### Exercise description:
Can all of these lines be returned exactly?

### Data shown:
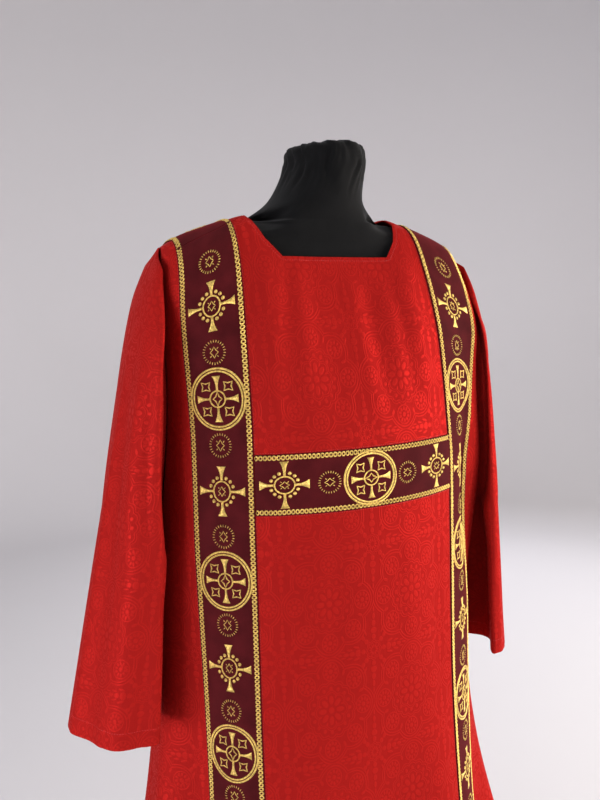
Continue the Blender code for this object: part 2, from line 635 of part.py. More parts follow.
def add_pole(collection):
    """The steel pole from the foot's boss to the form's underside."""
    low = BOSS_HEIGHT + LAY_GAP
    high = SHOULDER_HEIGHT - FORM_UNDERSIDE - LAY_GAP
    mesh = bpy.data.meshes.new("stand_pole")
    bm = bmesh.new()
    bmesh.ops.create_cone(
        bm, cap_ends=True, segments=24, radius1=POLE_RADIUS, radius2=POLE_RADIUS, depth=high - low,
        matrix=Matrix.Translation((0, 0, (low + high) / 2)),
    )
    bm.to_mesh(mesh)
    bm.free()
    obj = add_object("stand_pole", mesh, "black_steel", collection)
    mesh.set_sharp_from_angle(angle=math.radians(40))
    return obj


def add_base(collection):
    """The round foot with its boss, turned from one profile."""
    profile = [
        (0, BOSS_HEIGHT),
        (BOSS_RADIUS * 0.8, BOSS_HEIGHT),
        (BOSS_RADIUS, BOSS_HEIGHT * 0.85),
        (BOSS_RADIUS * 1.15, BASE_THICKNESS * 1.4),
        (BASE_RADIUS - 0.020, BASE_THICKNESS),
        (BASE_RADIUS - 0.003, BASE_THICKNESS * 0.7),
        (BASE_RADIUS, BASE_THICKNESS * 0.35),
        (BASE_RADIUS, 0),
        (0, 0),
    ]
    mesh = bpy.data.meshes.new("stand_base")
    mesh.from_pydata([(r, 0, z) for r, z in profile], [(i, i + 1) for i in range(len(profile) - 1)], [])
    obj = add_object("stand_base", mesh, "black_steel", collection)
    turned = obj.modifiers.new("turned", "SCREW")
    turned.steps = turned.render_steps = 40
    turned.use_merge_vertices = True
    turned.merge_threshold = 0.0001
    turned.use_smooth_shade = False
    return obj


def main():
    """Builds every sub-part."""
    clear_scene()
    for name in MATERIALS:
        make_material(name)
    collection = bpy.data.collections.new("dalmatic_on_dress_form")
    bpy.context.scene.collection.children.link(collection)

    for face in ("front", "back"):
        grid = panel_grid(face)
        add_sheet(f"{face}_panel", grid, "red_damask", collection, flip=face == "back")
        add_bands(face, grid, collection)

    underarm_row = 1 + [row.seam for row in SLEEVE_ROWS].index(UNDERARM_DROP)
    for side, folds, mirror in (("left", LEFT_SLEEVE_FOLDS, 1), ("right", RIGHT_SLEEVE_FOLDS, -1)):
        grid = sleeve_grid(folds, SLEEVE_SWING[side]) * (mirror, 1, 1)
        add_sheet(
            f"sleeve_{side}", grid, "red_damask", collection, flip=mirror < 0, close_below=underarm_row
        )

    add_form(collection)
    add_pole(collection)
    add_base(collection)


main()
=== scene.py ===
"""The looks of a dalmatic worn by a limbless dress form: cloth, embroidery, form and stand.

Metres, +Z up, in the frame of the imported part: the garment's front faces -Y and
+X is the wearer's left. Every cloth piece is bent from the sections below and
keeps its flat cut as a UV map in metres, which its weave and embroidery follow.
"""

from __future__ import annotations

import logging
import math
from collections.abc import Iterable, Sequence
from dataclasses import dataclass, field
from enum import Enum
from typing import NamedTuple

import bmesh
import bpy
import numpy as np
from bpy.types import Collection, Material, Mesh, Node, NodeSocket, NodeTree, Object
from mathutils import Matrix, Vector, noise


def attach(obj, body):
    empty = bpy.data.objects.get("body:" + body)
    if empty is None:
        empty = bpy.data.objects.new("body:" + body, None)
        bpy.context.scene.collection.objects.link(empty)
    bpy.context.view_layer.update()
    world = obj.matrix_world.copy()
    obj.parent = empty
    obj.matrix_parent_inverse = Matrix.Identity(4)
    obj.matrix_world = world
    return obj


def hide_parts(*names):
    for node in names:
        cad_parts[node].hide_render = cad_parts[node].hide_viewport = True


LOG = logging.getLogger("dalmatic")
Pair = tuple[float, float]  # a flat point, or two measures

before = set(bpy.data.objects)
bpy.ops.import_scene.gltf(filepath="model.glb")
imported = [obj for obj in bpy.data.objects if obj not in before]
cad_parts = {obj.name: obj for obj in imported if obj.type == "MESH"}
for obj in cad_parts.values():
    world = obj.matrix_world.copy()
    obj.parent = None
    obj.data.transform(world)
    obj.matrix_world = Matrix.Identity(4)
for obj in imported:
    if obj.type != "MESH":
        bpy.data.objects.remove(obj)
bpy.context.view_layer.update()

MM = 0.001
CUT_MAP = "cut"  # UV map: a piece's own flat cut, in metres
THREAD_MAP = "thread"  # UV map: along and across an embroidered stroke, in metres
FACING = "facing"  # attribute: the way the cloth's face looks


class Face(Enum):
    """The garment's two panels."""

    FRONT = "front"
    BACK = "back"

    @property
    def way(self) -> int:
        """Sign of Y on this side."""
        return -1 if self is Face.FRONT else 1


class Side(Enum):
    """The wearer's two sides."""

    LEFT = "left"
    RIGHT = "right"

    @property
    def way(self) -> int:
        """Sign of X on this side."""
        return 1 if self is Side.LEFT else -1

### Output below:
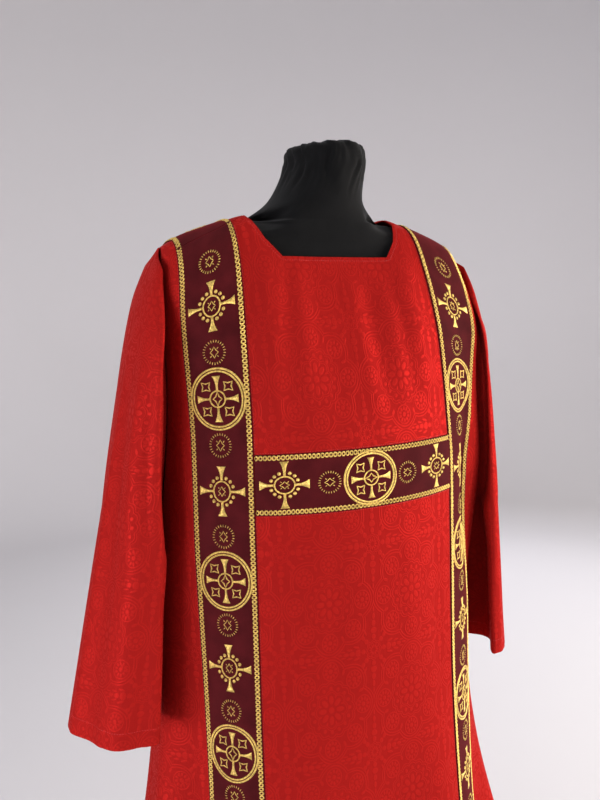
Continue the Blender code for this object: part 2, from line 635 of part.py. More parts follow.
def add_pole(collection):
    """The steel pole from the foot's boss to the form's underside."""
    low = BOSS_HEIGHT + LAY_GAP
    high = SHOULDER_HEIGHT - FORM_UNDERSIDE - LAY_GAP
    mesh = bpy.data.meshes.new("stand_pole")
    bm = bmesh.new()
    bmesh.ops.create_cone(
        bm, cap_ends=True, segments=24, radius1=POLE_RADIUS, radius2=POLE_RADIUS, depth=high - low,
        matrix=Matrix.Translation((0, 0, (low + high) / 2)),
    )
    bm.to_mesh(mesh)
    bm.free()
    obj = add_object("stand_pole", mesh, "black_steel", collection)
    mesh.set_sharp_from_angle(angle=math.radians(40))
    return obj


def add_base(collection):
    """The round foot with its boss, turned from one profile."""
    profile = [
        (0, BOSS_HEIGHT),
        (BOSS_RADIUS * 0.8, BOSS_HEIGHT),
        (BOSS_RADIUS, BOSS_HEIGHT * 0.85),
        (BOSS_RADIUS * 1.15, BASE_THICKNESS * 1.4),
        (BASE_RADIUS - 0.020, BASE_THICKNESS),
        (BASE_RADIUS - 0.003, BASE_THICKNESS * 0.7),
        (BASE_RADIUS, BASE_THICKNESS * 0.35),
        (BASE_RADIUS, 0),
        (0, 0),
    ]
    mesh = bpy.data.meshes.new("stand_base")
    mesh.from_pydata([(r, 0, z) for r, z in profile], [(i, i + 1) for i in range(len(profile) - 1)], [])
    obj = add_object("stand_base", mesh, "black_steel", collection)
    turned = obj.modifiers.new("turned", "SCREW")
    turned.steps = turned.render_steps = 40
    turned.use_merge_vertices = True
    turned.merge_threshold = 0.0001
    turned.use_smooth_shade = False
    return obj


def main():
    """Builds every sub-part."""
    clear_scene()
    for name in MATERIALS:
        make_material(name)
    collection = bpy.data.collections.new("dalmatic_on_dress_form")
    bpy.context.scene.collection.children.link(collection)

    for face in ("front", "back"):
        grid = panel_grid(face)
        add_sheet(f"{face}_panel", grid, "red_damask", collection, flip=face == "back")
        add_bands(face, grid, collection)

    underarm_row = 1 + [row.seam for row in SLEEVE_ROWS].index(UNDERARM_DROP)
    for side, folds, mirror in (("left", LEFT_SLEEVE_FOLDS, 1), ("right", RIGHT_SLEEVE_FOLDS, -1)):
        grid = sleeve_grid(folds, SLEEVE_SWING[side]) * (mirror, 1, 1)
        add_sheet(
            f"sleeve_{side}", grid, "red_damask", collection, flip=mirror < 0, close_below=underarm_row
        )

    add_form(collection)
    add_pole(collection)
    add_base(collection)


main()
=== scene.py ===
"""The looks of a dalmatic worn by a limbless dress form: cloth, embroidery, form and stand.

Metres, +Z up, in the frame of the imported part: the garment's front faces -Y and
+X is the wearer's left. Every cloth piece is bent from the sections below and
keeps its flat cut as a UV map in metres, which its weave and embroidery follow.
"""

from __future__ import annotations

import logging
import math
from collections.abc import Iterable, Sequence
from dataclasses import dataclass, field
from enum import Enum
from typing import NamedTuple

import bmesh
import bpy
import numpy as np
from bpy.types import Collection, Material, Mesh, Node, NodeSocket, NodeTree, Object
from mathutils import Matrix, Vector, noise


def attach(obj, body):
    empty = bpy.data.objects.get("body:" + body)
    if empty is None:
        empty = bpy.data.objects.new("body:" + body, None)
        bpy.context.scene.collection.objects.link(empty)
    bpy.context.view_layer.update()
    world = obj.matrix_world.copy()
    obj.parent = empty
    obj.matrix_parent_inverse = Matrix.Identity(4)
    obj.matrix_world = world
    return obj


def hide_parts(*names):
    for node in names:
        cad_parts[node].hide_render = cad_parts[node].hide_viewport = True


LOG = logging.getLogger("dalmatic")
Pair = tuple[float, float]  # a flat point, or two measures

before = set(bpy.data.objects)
bpy.ops.import_scene.gltf(filepath="model.glb")
imported = [obj for obj in bpy.data.objects if obj not in before]
cad_parts = {obj.name: obj for obj in imported if obj.type == "MESH"}
for obj in cad_parts.values():
    world = obj.matrix_world.copy()
    obj.parent = None
    obj.data.transform(world)
    obj.matrix_world = Matrix.Identity(4)
for obj in imported:
    if obj.type != "MESH":
        bpy.data.objects.remove(obj)
bpy.context.view_layer.update()

MM = 0.001
CUT_MAP = "cut"  # UV map: a piece's own flat cut, in metres
THREAD_MAP = "thread"  # UV map: along and across an embroidered stroke, in metres
FACING = "facing"  # attribute: the way the cloth's face looks


class Face(Enum):
    """The garment's two panels."""

    FRONT = "front"
    BACK = "back"

    @property
    def way(self) -> int:
        """Sign of Y on this side."""
        return -1 if self is Face.FRONT else 1


class Side(Enum):
    """The wearer's two sides."""

    LEFT = "left"
    RIGHT = "right"

    @property
    def way(self) -> int:
        """Sign of X on this side."""
        return 1 if self is Side.LEFT else -1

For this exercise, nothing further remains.